Why are Minorities at Higher Risk for Diabetes?

More than 29 million Americans have diabetes, and more than 86 million American adults are estimated to have prediabetes. With numbers like this, you probably know someone dealing with this epidemic.

Compared to Caucasians, African Americans, Hispanics, Native Americans and other ethnic minority groups are more likely to have type 2 diabetes. In 2010, the number of African American adults with diabetes was nearly double the number of white adults with the disease.

Why?
Research has shown us that although people have different genetics, their differences are not significant enough to be the cause of an increased risk of diabetes. But in health care, the term “disparities” refers to the differential treatments, processes and outcomes of patients on the basis of race or ethnicity, and sometimes on the basis of gender or other patient characteristics. Although people in health care, communities and the government are working together to fight disparities, it’s currently an issue that puts minorities at a higher risk for diabetes as well as other diseases.

Experts believe that there are three main factors contributing to health disparities among minority populations. These are :

  • Community
  • Access issues
  • Quality of available health care

How is BCBSIL Making a Difference?
Health Care Service Corporation (HCSC), the parent company for 5 BCBS plans, is working with community organizations to help underserved populations. For example, in Illinois, BCBSIL helped fund full-time health educators committed to helping people in a largely African American and Latino community receive quality health care. The Lawndale Diabetes project has helped lower diabetes rates in the community and more than 50% of the diabetics in that community improved their blood sugar levels.
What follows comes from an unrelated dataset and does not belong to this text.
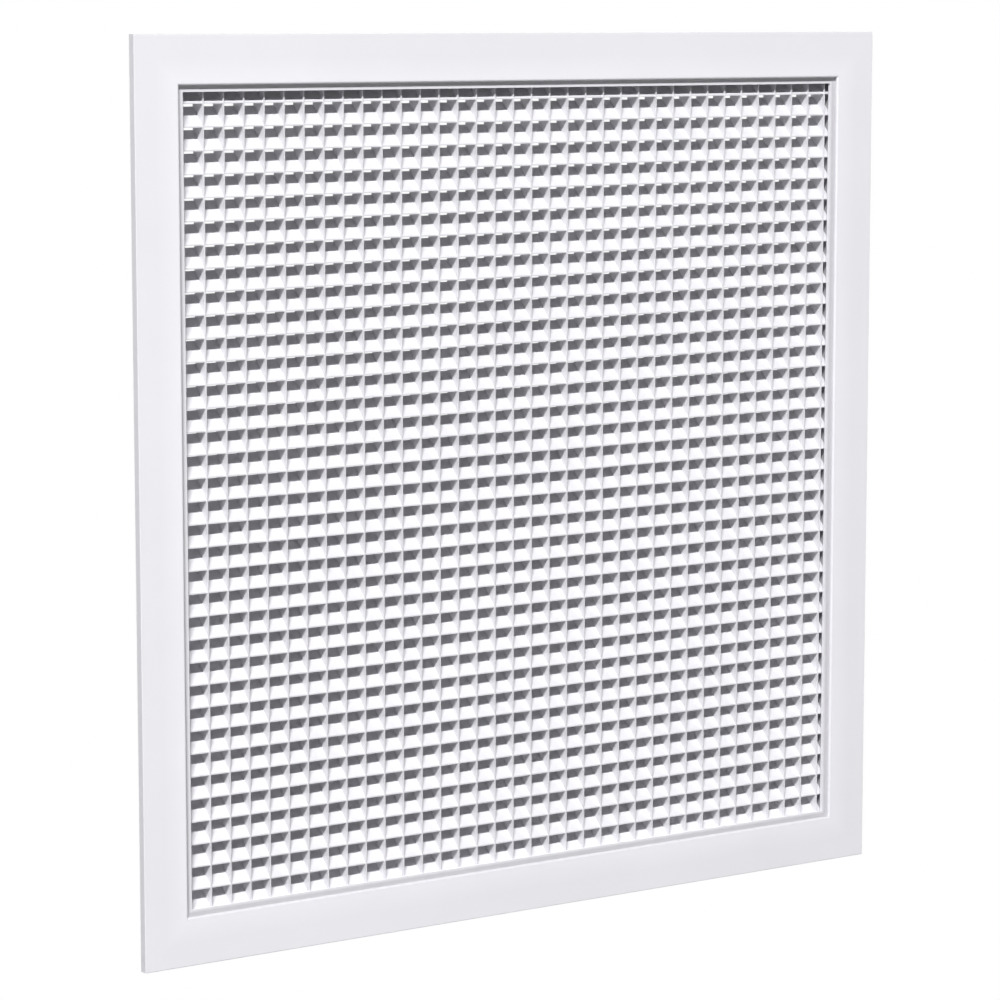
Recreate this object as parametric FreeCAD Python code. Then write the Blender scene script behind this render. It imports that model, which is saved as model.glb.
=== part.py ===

BCBSOK and the Oklahoma Caring Foundation work in partnership with Choctaw Nation Health Services to operate a Caring Van project that serves American Indian populations by sponsoring clinics for children in schools and Head Start programs. All five BCBS plans under HCSC are part of Be Covered, a grassroots campaign that helps the uninsured understand the new health care options available to them under the Affordable Care Act. We also frequently partner with cultural organizations to reach historically underserved populations with these educational campaigns. Additionally to reach Asian American communities in Houston, Texas, Be Covered Texas partnered with the Bangladesh Association and the Asian American Health Coalition HOPE Clinic.

As a company, we will continue to address the diabetes epidemic and the related disparities by focusing on our communities, reducing access issues to healthcare for all consumers, and enhancing the quality of healthcare available for all. As more people get insurance through the Affordable Care Act, the number of our members-- including minority members-- will grow.